工業視覺模擬至真實中的先驗可用性：CAD引導與CAD不可用模式之綜述

摘要

工業視覺從模擬到現實（sim-to-real）常被描述為從合成影像轉移至真實影像，但實際工業部署通常涉及可用證據與所需決策之間更廣泛的落差。系統可能基於CAD渲染圖、模擬RGB-D觀測、正常參考影像、合成缺陷、預訓練特徵空間或語言提示建構，卻需在相異的感測器、光源、材質、夾具、校正、生產變異及罕見缺陷模式下部署。本文獻回顧將工業視覺的模擬到現實問題重新框架為一個由先驗可用性所組織的域差距問題。我們區分出三種情境：CAD可用情境，其中明確的物體幾何可支援渲染、校正、姿態估計、分割及測試時幾何驗證；CAD不可用情境，其中幾何被正常參考外觀、特徵分佈、教師-學生殘差、合成異常假設、基礎特徵或視覺-語言先驗所取代；以及邊界先驗情境，其中近似模型、模板、參考視角或語義對應僅保留部分CAD角色。此框架將基於CAD的檢測與6D姿態估計文獻，以及通常被分開回顧的工業異常與表面檢測文獻加以連結。為使分類具體化，我們使用T-LESS/BOP、MVTec AD與VisA上的經驗錨點。這些錨點顯示，單靠CAD渲染數量並不足以促成轉移；源域分佈設計、檢測器容量以及少量真實校正可能更為關鍵。它們也顯示，CAD在測試時透過遮罩、姿態與深度一致性創造出獨立的驗證通道，而無CAD的檢測則依賴於校準的正常性與特徵偏差。因此，本回顧反對單一的跨任務排行榜，而是提問何種先驗奠定了部署決策的基礎。

English

Industrial visual sim-to-real is often described as transferring from synthetic images to real images, but industrial deployment usually involves a broader mismatch between available evidence and required decisions. A system may be built from CAD renderings, simulated RGB-D observations, normal reference images, synthetic defects, pretrained feature spaces, or language prompts, yet deployed under different sensors, lighting, materials, fixtures, calibration, production variation, and rare defect modes. This review reframes industrial visual sim-to-real as a domain-gap problem organized by prior availability. We distinguish CAD-available settings, where explicit object geometry can support rendering, calibration, pose estimation, segmentation, and test-time geometric verification; CAD-unavailable settings, where geometry is replaced by normal-reference appearance, feature distributions, teacher-student residuals, synthetic anomaly assumptions, foundation features, or vision-language priors; and boundary-prior settings, where approximate models, templates, reference views, or semantic correspondences preserve only part of the CAD role.
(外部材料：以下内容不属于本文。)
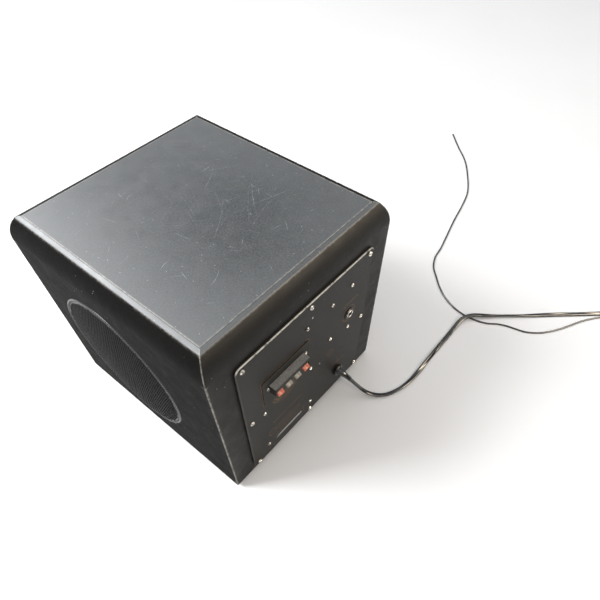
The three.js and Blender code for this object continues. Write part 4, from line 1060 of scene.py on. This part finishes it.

This framing connects CAD-based detection and 6D pose-estimation literature with industrial anomaly and surface-inspection literature that is usually reviewed separately. To make the taxonomy concrete, we use empirical anchors on T-LESS/BOP, MVTec AD, and VisA. The anchors show that CAD render count alone does not close transfer; source-distribution design, detector capacity, and small real calibration can matter more. They also show that CAD at test time creates a distinct verification channel through mask, pose, and depth consistency, whereas CAD-unavailable inspection relies on calibrated normality and feature deviation. The review therefore argues against a single cross-task leaderboard and instead asks what prior grounds the deployment decision.